Filter the data for lines with the word "from", then copy every line so identified.
--- start of DATA SHOWN ---
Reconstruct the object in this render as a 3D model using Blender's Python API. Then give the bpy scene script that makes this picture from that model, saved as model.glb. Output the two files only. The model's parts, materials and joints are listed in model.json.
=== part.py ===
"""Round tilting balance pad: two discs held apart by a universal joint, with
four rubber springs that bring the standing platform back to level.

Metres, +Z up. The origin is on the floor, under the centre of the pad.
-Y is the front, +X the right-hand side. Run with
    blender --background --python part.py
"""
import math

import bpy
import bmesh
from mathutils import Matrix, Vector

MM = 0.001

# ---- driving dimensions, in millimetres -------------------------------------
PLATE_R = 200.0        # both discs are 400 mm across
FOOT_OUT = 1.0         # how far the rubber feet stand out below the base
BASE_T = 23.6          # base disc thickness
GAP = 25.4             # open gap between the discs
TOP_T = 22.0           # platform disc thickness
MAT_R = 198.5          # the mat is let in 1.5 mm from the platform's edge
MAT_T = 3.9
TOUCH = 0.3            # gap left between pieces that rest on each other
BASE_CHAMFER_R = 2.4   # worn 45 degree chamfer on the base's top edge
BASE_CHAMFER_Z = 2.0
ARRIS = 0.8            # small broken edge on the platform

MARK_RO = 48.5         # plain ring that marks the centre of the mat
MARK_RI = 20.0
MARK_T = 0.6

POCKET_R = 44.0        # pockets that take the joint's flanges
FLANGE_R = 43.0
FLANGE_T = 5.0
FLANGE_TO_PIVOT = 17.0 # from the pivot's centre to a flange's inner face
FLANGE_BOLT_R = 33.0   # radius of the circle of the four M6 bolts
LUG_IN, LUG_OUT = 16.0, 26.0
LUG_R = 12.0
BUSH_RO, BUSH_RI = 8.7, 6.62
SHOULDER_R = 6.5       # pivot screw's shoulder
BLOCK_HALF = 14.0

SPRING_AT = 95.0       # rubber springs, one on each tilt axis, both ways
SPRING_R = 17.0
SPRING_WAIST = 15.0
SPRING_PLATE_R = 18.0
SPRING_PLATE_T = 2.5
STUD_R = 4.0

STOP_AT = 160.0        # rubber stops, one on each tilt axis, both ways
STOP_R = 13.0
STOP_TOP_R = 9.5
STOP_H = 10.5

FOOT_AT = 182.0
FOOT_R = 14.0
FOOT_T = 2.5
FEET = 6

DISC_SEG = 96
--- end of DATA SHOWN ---
_THE REPLY_:
Reconstruct the object in this render as a 3D model using Blender's Python API. Then give the bpy scene script that makes this picture from that model, saved as model.glb. Output the two files only. The model's parts, materials and joints are listed in model.json.
from mathutils import Matrix, Vector
MAT_R = 198.5          # the mat is let in 1.5 mm from the platform's edge
FLANGE_TO_PIVOT = 17.0 # from the pivot's centre to a flange's inner face